Other Low Down Payment Options
FHA, VA, and USDA loans are not the only low down payment options available. Conventional loans (ruled by Fannie Mae and Freddie Mac) allow up to 95% loan-to-value for the purchase of a single-family residence. Gift funds generally are not allowed, the minimum 5% down payment must come from the applicant’s own funds.
What about mortgage insurance?
Many lenders will also require private mortgage insurance (PMI). Mortgage insurance is typically required with any loan when the property owner does not have at least 20% equity in his or her property. Mortgage insurance is an insurance program that protects the lender and allows them to offer the buyer a lower down payment with the mortgage. The problem that lies there is that the money spent for the insurance isn’t going to help to pay off the loan and to achieve necessary equity. But when the 20% mark is reached, the insurance will become obsolete.

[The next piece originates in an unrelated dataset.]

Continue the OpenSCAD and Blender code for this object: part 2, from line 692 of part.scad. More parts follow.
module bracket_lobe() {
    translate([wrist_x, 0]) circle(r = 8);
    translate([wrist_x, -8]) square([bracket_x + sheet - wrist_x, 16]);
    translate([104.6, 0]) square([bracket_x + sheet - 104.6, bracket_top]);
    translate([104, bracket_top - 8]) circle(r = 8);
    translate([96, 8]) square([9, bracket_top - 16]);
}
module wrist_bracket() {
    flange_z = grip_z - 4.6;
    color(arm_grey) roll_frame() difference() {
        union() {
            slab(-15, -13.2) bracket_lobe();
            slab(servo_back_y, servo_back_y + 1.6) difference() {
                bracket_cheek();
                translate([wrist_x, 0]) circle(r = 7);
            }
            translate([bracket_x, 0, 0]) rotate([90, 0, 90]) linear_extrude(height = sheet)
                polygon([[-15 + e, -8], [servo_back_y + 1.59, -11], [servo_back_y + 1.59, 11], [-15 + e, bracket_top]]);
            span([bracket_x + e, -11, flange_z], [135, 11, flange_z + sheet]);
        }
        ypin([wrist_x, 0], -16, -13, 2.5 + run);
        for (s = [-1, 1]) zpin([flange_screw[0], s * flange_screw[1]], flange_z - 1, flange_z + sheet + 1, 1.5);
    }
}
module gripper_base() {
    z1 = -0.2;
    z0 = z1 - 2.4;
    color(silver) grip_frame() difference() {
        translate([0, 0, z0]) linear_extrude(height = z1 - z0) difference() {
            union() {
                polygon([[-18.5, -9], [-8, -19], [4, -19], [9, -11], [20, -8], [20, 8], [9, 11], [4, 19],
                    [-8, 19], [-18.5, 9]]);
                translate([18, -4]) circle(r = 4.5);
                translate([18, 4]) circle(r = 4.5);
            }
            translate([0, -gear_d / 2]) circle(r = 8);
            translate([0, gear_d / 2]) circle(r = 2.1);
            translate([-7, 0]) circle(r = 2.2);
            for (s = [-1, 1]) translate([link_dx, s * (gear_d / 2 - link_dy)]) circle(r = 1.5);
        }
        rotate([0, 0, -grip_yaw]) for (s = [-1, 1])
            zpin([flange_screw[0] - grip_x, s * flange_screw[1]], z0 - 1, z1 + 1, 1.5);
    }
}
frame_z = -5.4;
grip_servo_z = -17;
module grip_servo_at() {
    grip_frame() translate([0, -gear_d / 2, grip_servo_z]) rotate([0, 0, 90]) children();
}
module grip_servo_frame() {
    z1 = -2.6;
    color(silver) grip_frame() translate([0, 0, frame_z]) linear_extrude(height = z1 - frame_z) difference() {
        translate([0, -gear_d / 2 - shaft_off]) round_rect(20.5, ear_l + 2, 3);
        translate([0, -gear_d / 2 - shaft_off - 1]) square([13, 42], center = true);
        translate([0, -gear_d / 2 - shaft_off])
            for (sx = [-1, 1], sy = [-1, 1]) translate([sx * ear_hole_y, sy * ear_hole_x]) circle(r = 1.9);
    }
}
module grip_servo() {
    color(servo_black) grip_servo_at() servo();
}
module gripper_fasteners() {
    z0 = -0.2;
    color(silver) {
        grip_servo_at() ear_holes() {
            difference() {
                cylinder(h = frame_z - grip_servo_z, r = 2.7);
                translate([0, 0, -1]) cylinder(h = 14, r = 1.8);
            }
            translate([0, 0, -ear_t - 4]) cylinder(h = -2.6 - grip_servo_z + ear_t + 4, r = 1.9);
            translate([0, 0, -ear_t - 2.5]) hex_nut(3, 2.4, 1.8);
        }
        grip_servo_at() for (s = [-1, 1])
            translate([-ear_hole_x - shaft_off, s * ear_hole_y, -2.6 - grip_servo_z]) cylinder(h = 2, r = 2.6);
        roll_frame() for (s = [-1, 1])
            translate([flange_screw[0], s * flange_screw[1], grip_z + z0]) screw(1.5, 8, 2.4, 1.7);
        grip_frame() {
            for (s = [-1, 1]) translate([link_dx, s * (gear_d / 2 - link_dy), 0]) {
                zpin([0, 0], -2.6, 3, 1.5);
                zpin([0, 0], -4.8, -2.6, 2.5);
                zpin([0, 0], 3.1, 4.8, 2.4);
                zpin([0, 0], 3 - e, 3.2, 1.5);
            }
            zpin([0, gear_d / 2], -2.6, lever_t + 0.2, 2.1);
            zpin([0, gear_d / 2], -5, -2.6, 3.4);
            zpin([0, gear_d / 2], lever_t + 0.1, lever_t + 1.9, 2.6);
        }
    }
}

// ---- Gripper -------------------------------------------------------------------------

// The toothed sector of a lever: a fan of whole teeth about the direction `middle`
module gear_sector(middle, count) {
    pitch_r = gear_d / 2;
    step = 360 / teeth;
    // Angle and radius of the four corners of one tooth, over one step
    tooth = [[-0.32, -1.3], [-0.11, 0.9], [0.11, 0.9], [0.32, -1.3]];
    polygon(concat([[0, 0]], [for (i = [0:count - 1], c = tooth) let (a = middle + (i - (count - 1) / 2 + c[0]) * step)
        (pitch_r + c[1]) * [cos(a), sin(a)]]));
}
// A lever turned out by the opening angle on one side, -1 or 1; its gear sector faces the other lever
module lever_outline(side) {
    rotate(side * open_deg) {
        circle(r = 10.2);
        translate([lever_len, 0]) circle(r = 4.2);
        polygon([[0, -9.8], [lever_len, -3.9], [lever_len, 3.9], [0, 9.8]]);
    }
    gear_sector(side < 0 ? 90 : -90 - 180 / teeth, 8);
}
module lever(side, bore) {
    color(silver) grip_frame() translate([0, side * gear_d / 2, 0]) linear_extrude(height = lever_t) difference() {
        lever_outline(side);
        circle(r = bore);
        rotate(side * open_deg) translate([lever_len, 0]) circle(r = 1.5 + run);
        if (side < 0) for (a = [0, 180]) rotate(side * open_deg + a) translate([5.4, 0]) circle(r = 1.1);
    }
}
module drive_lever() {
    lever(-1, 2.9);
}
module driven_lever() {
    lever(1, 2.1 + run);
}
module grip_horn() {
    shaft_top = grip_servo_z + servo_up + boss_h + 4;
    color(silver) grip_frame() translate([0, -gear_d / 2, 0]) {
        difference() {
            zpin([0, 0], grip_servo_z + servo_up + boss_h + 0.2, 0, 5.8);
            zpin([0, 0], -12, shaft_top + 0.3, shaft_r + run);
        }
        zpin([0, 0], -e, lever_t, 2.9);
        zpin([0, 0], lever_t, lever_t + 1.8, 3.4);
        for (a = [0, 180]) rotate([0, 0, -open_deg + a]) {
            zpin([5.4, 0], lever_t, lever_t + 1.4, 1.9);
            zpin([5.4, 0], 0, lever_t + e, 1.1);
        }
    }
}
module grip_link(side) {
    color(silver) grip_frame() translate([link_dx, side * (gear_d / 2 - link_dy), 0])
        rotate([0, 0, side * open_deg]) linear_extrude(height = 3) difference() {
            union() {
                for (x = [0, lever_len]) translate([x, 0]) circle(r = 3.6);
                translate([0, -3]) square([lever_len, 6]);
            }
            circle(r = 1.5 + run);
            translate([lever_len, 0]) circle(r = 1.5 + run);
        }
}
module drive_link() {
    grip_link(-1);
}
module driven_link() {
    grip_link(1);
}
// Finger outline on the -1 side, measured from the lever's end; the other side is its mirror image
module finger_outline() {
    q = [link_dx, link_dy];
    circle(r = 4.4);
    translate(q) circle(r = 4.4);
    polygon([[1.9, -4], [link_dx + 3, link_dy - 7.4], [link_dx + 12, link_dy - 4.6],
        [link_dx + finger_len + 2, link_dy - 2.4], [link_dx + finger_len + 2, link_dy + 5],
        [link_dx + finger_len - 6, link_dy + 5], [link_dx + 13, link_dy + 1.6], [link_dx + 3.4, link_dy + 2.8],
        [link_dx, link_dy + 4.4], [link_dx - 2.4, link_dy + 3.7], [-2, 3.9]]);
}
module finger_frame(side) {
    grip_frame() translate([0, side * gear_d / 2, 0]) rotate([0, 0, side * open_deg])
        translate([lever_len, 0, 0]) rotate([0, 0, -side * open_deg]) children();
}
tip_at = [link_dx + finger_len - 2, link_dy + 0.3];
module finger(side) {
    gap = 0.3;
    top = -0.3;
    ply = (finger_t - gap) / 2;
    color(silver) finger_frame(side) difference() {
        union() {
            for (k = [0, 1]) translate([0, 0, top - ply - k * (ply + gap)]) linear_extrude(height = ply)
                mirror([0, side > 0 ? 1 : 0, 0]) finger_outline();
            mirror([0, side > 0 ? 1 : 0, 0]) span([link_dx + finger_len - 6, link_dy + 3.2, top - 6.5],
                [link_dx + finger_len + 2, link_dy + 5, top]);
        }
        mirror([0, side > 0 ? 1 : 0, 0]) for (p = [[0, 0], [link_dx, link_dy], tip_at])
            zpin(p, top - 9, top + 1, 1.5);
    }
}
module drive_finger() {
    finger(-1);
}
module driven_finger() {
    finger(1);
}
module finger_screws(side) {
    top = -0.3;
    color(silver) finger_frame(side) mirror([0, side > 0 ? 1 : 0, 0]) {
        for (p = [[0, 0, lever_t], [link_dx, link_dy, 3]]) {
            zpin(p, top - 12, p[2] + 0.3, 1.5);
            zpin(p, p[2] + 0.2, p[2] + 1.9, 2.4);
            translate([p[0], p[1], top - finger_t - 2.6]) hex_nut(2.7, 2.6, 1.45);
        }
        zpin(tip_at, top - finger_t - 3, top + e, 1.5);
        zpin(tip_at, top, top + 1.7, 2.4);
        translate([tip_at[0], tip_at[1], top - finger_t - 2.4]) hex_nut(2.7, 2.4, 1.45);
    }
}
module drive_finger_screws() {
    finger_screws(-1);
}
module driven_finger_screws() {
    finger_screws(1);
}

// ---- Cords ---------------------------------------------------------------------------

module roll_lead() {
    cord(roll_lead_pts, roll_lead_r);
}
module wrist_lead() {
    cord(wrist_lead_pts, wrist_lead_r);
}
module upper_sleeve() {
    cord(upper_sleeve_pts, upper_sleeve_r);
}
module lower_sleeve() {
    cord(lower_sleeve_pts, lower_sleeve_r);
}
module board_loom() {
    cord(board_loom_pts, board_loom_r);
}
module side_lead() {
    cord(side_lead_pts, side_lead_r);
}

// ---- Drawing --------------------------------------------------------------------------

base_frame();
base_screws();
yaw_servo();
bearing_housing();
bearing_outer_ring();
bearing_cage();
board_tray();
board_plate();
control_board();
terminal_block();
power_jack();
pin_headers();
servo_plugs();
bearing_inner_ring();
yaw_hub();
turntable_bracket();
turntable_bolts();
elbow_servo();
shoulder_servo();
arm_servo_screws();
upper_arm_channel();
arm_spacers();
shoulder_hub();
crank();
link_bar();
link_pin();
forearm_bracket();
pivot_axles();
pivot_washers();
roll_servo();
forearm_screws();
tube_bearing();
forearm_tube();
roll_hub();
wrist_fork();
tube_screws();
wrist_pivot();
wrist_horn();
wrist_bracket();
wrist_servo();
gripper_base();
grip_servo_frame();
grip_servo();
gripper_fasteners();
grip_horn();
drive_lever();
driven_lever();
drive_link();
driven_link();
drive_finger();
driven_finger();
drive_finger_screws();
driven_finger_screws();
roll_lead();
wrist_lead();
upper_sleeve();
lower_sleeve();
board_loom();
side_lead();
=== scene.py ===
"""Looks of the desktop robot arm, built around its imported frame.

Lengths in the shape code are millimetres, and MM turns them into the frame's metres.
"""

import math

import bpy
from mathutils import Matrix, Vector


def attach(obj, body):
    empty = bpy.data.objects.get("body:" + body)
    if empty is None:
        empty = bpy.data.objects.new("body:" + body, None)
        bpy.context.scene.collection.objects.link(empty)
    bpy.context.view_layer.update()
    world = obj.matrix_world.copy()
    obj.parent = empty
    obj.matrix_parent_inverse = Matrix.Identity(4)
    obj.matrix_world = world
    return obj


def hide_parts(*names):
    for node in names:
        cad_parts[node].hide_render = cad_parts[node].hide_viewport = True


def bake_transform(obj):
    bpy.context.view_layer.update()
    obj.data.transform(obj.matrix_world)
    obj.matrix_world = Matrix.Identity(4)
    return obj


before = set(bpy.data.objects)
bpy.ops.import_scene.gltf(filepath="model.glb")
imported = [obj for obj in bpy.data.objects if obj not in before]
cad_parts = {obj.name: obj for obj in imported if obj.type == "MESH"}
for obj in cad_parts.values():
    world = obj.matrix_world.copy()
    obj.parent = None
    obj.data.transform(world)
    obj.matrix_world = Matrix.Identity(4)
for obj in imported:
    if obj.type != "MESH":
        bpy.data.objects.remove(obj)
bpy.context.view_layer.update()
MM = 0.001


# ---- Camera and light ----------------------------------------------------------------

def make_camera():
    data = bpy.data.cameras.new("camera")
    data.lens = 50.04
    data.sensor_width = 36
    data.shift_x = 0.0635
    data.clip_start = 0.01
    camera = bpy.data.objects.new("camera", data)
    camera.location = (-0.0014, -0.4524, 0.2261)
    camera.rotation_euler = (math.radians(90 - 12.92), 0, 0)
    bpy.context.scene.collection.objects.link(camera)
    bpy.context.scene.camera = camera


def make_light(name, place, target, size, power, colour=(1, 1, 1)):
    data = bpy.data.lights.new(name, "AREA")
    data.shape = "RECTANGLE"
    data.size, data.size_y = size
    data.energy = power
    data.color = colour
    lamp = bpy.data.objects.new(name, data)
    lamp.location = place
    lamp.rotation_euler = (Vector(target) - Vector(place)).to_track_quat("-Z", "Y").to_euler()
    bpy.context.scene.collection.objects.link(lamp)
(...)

You Will Pay More Than the Minimum Down Payment
Many prospective buyers save up just enough money to afford what they believe will be the minimum down payment required. I don’t want to give you false hope or make homeownership seem unrealistic, but you will need to save an additional 1-2% of the purchase price for closing costs. Lenders will also many times want to see cash reserves (total PITIA payments) of 3-6 months after the down payment and closing costs have been paid.
Many home buyers think the down payment is due among the signing of a contract to purchase a home. Is this true? No it is not. Down payments and closing costs are owed at the closing appointment and not before it. What’s due at contract signing is the earnest money, which is the deposit to hold the property. This is credited to the buyer at closing, removing from their down payment and closing costs.
Many people are not aware that there are private lenders that have programs that don’t require a large down payment to secure a mortgage. One reason why most people are not aware of these mortgages is because they are quite difficult to come by. Generally, these deals will have higher standards, requirements, and interest rates.